◆ RECORDED INFORMATION

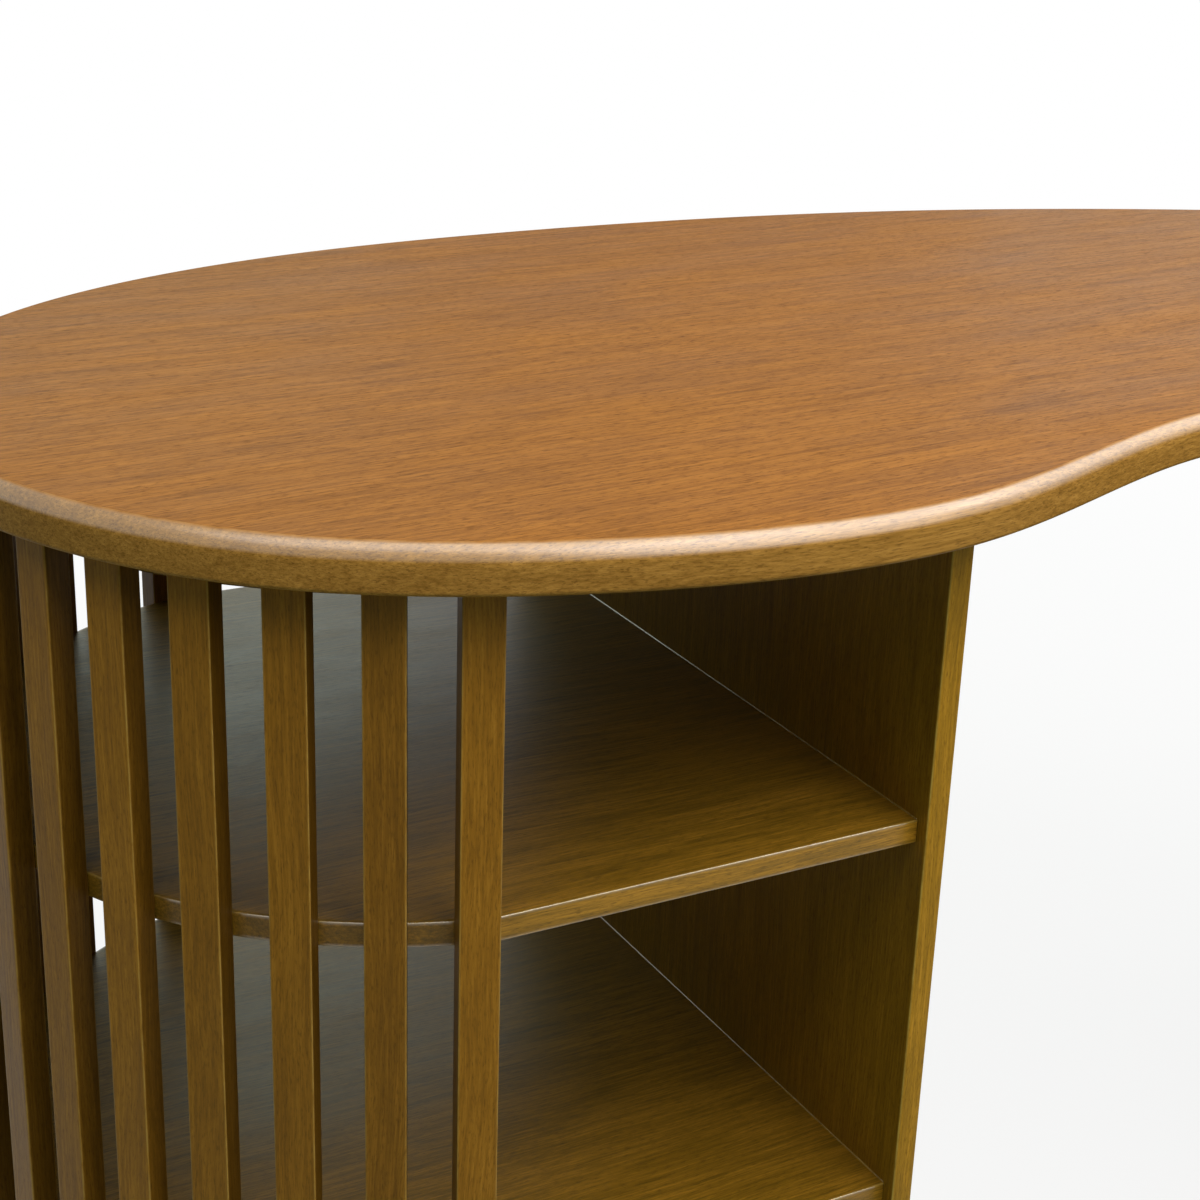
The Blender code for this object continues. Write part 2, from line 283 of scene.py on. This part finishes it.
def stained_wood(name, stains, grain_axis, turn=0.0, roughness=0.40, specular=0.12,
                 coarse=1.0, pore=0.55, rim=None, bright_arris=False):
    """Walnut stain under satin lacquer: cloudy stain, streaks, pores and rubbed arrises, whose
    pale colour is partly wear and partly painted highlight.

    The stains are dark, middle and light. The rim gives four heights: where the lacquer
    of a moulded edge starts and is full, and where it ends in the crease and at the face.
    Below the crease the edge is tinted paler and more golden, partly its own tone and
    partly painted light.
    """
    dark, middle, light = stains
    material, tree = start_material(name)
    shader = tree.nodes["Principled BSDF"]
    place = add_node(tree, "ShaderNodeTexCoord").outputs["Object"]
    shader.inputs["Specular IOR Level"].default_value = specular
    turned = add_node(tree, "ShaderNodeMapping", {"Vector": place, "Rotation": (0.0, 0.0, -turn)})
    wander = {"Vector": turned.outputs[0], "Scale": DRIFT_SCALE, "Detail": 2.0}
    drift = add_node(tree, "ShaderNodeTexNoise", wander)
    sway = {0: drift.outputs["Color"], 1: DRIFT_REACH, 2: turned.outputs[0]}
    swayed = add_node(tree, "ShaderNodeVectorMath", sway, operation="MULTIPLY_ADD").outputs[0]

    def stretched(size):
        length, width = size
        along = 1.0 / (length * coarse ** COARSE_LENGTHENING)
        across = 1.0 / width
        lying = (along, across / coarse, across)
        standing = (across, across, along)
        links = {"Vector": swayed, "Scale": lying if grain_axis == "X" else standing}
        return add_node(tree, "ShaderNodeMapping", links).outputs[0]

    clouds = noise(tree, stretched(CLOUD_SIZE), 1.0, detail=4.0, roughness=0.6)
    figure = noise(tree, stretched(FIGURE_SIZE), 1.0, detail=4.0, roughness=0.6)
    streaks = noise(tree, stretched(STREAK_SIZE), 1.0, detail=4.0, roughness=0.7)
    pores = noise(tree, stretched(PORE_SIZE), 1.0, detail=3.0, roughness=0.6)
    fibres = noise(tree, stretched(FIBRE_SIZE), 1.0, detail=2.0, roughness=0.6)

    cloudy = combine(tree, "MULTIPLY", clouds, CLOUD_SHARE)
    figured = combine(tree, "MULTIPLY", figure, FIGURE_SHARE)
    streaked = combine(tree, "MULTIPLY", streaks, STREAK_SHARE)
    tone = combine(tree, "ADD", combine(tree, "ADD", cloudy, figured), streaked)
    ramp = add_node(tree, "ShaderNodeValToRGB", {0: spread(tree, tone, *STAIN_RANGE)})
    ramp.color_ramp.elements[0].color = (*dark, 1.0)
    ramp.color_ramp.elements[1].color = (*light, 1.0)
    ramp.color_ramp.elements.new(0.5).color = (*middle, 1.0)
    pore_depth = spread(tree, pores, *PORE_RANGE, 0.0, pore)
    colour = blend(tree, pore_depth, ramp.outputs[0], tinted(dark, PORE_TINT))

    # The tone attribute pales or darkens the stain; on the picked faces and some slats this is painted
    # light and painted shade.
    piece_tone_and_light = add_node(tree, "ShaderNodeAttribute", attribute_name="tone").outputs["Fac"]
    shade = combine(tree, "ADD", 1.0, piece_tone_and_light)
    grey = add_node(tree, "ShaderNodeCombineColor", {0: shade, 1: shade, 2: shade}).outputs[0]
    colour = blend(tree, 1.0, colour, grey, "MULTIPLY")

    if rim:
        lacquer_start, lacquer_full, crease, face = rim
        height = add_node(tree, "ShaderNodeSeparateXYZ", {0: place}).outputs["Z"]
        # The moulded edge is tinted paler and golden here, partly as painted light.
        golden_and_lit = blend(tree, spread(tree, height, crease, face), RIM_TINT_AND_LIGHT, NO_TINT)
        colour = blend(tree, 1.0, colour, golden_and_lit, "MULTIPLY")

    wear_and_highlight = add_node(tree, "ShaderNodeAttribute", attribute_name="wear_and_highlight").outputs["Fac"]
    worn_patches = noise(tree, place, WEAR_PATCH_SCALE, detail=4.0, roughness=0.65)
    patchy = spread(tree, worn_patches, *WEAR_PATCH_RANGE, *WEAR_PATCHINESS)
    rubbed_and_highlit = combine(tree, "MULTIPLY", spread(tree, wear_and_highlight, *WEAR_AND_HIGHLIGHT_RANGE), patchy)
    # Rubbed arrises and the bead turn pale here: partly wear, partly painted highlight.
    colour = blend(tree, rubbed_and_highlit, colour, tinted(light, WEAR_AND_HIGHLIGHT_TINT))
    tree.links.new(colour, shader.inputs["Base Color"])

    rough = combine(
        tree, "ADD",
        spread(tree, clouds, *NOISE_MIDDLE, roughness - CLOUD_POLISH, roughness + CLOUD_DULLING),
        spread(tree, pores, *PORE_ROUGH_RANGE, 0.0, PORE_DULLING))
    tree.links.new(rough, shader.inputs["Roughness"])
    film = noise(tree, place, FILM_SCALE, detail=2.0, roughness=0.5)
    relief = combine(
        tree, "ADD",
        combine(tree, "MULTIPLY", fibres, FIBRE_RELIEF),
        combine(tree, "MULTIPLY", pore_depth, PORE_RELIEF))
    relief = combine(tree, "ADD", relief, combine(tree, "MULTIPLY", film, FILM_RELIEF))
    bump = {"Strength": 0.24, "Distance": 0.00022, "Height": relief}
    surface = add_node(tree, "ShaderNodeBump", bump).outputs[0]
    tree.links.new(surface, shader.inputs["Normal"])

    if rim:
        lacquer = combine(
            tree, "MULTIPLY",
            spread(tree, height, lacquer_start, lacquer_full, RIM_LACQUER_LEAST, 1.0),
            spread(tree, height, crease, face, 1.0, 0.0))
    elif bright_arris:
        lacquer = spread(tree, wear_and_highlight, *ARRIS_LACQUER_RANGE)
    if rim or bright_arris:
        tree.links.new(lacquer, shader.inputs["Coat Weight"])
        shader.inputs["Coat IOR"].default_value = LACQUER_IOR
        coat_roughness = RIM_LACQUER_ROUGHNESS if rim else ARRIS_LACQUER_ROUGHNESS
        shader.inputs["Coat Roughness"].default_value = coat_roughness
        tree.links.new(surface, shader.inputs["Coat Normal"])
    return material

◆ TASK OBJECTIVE
All of the lines above need to be given again exactly.

◆ REPLY TO THE EXERCISE
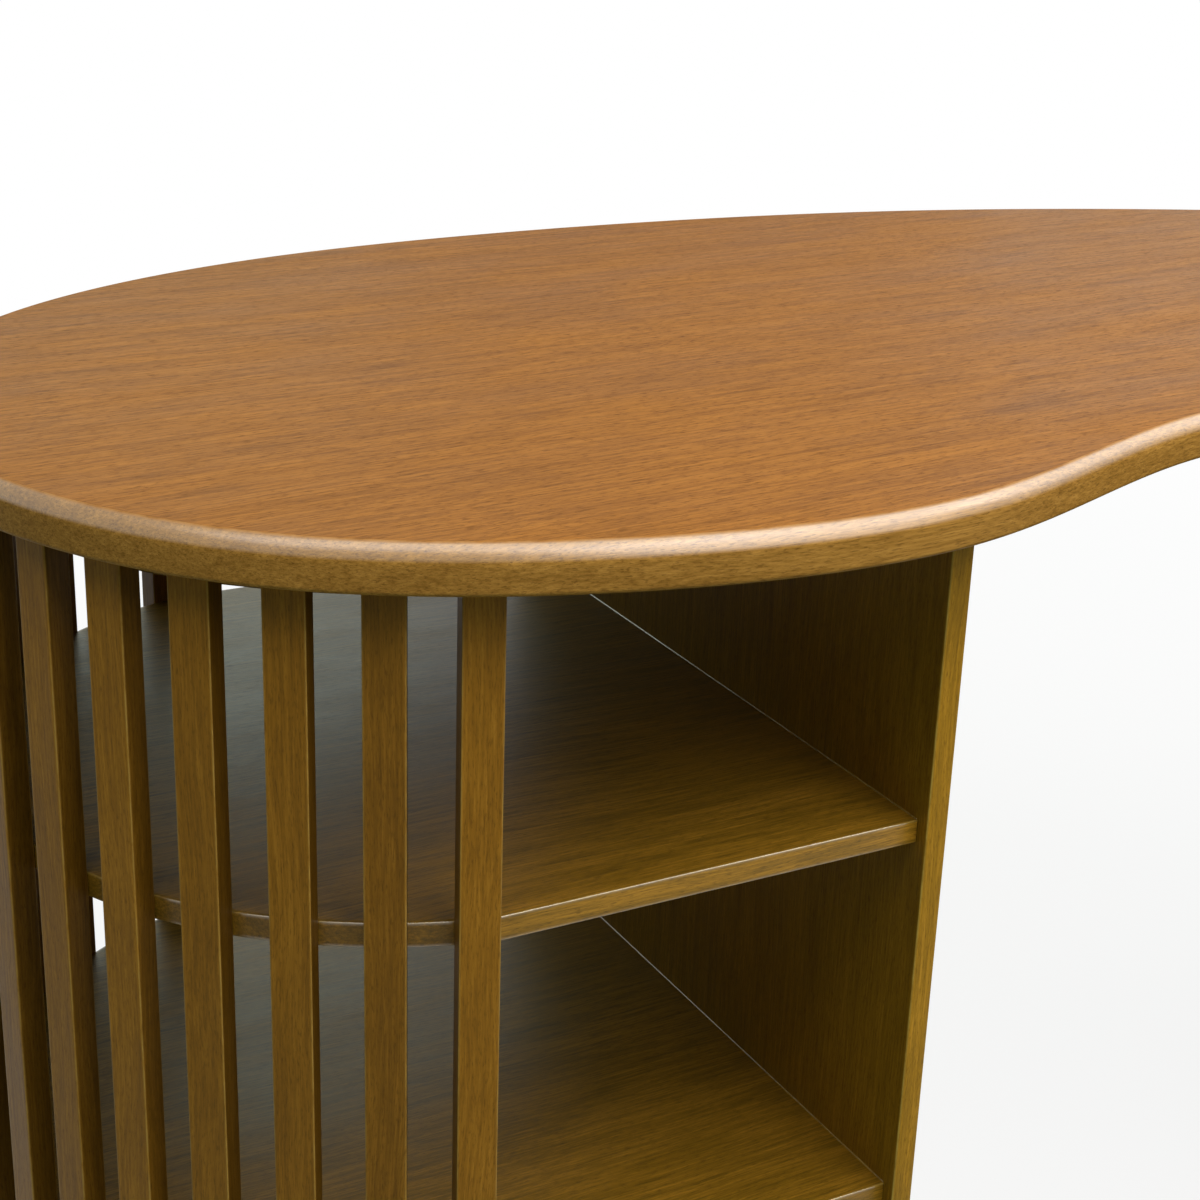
The Blender code for this object continues. Write part 2, from line 283 of scene.py on. This part finishes it.
def stained_wood(name, stains, grain_axis, turn=0.0, roughness=0.40, specular=0.12,
                 coarse=1.0, pore=0.55, rim=None, bright_arris=False):
    """Walnut stain under satin lacquer: cloudy stain, streaks, pores and rubbed arrises, whose
    pale colour is partly wear and partly painted highlight.

    The stains are dark, middle and light. The rim gives four heights: where the lacquer
    of a moulded edge starts and is full, and where it ends in the crease and at the face.
    Below the crease the edge is tinted paler and more golden, partly its own tone and
    partly painted light.
    """
    dark, middle, light = stains
    material, tree = start_material(name)
    shader = tree.nodes["Principled BSDF"]
    place = add_node(tree, "ShaderNodeTexCoord").outputs["Object"]
    shader.inputs["Specular IOR Level"].default_value = specular
    turned = add_node(tree, "ShaderNodeMapping", {"Vector": place, "Rotation": (0.0, 0.0, -turn)})
    wander = {"Vector": turned.outputs[0], "Scale": DRIFT_SCALE, "Detail": 2.0}
    drift = add_node(tree, "ShaderNodeTexNoise", wander)
    sway = {0: drift.outputs["Color"], 1: DRIFT_REACH, 2: turned.outputs[0]}
    swayed = add_node(tree, "ShaderNodeVectorMath", sway, operation="MULTIPLY_ADD").outputs[0]

    def stretched(size):
        length, width = size
        along = 1.0 / (length * coarse ** COARSE_LENGTHENING)
        across = 1.0 / width
        lying = (along, across / coarse, across)
        standing = (across, across, along)
        links = {"Vector": swayed, "Scale": lying if grain_axis == "X" else standing}
        return add_node(tree, "ShaderNodeMapping", links).outputs[0]

    clouds = noise(tree, stretched(CLOUD_SIZE), 1.0, detail=4.0, roughness=0.6)
    figure = noise(tree, stretched(FIGURE_SIZE), 1.0, detail=4.0, roughness=0.6)
    streaks = noise(tree, stretched(STREAK_SIZE), 1.0, detail=4.0, roughness=0.7)
    pores = noise(tree, stretched(PORE_SIZE), 1.0, detail=3.0, roughness=0.6)
    fibres = noise(tree, stretched(FIBRE_SIZE), 1.0, detail=2.0, roughness=0.6)

    cloudy = combine(tree, "MULTIPLY", clouds, CLOUD_SHARE)
    figured = combine(tree, "MULTIPLY", figure, FIGURE_SHARE)
    streaked = combine(tree, "MULTIPLY", streaks, STREAK_SHARE)
    tone = combine(tree, "ADD", combine(tree, "ADD", cloudy, figured), streaked)
    ramp = add_node(tree, "ShaderNodeValToRGB", {0: spread(tree, tone, *STAIN_RANGE)})
    ramp.color_ramp.elements[0].color = (*dark, 1.0)
    ramp.color_ramp.elements[1].color = (*light, 1.0)
    ramp.color_ramp.elements.new(0.5).color = (*middle, 1.0)
    pore_depth = spread(tree, pores, *PORE_RANGE, 0.0, pore)
    colour = blend(tree, pore_depth, ramp.outputs[0], tinted(dark, PORE_TINT))

    # The tone attribute pales or darkens the stain; on the picked faces and some slats this is painted
    # light and painted shade.
    piece_tone_and_light = add_node(tree, "ShaderNodeAttribute", attribute_name="tone").outputs["Fac"]
    shade = combine(tree, "ADD", 1.0, piece_tone_and_light)
    grey = add_node(tree, "ShaderNodeCombineColor", {0: shade, 1: shade, 2: shade}).outputs[0]
    colour = blend(tree, 1.0, colour, grey, "MULTIPLY")

    if rim:
        lacquer_start, lacquer_full, crease, face = rim
        height = add_node(tree, "ShaderNodeSeparateXYZ", {0: place}).outputs["Z"]
        # The moulded edge is tinted paler and golden here, partly as painted light.
        golden_and_lit = blend(tree, spread(tree, height, crease, face), RIM_TINT_AND_LIGHT, NO_TINT)
        colour = blend(tree, 1.0, colour, golden_and_lit, "MULTIPLY")

    wear_and_highlight = add_node(tree, "ShaderNodeAttribute", attribute_name="wear_and_highlight").outputs["Fac"]
    worn_patches = noise(tree, place, WEAR_PATCH_SCALE, detail=4.0, roughness=0.65)
    patchy = spread(tree, worn_patches, *WEAR_PATCH_RANGE, *WEAR_PATCHINESS)
    rubbed_and_highlit = combine(tree, "MULTIPLY", spread(tree, wear_and_highlight, *WEAR_AND_HIGHLIGHT_RANGE), patchy)
    # Rubbed arrises and the bead turn pale here: partly wear, partly painted highlight.
    colour = blend(tree, rubbed_and_highlit, colour, tinted(light, WEAR_AND_HIGHLIGHT_TINT))
    tree.links.new(colour, shader.inputs["Base Color"])

    rough = combine(
        tree, "ADD",
        spread(tree, clouds, *NOISE_MIDDLE, roughness - CLOUD_POLISH, roughness + CLOUD_DULLING),
        spread(tree, pores, *PORE_ROUGH_RANGE, 0.0, PORE_DULLING))
    tree.links.new(rough, shader.inputs["Roughness"])
    film = noise(tree, place, FILM_SCALE, detail=2.0, roughness=0.5)
    relief = combine(
        tree, "ADD",
        combine(tree, "MULTIPLY", fibres, FIBRE_RELIEF),
        combine(tree, "MULTIPLY", pore_depth, PORE_RELIEF))
    relief = combine(tree, "ADD", relief, combine(tree, "MULTIPLY", film, FILM_RELIEF))
    bump = {"Strength": 0.24, "Distance": 0.00022, "Height": relief}
    surface = add_node(tree, "ShaderNodeBump", bump).outputs[0]
    tree.links.new(surface, shader.inputs["Normal"])

    if rim:
        lacquer = combine(
            tree, "MULTIPLY",
            spread(tree, height, lacquer_start, lacquer_full, RIM_LACQUER_LEAST, 1.0),
            spread(tree, height, crease, face, 1.0, 0.0))
    elif bright_arris:
        lacquer = spread(tree, wear_and_highlight, *ARRIS_LACQUER_RANGE)
    if rim or bright_arris:
        tree.links.new(lacquer, shader.inputs["Coat Weight"])
        shader.inputs["Coat IOR"].default_value = LACQUER_IOR
        coat_roughness = RIM_LACQUER_ROUGHNESS if rim else ARRIS_LACQUER_ROUGHNESS
        shader.inputs["Coat Roughness"].default_value = coat_roughness
        tree.links.new(surface, shader.inputs["Coat Normal"])
    return material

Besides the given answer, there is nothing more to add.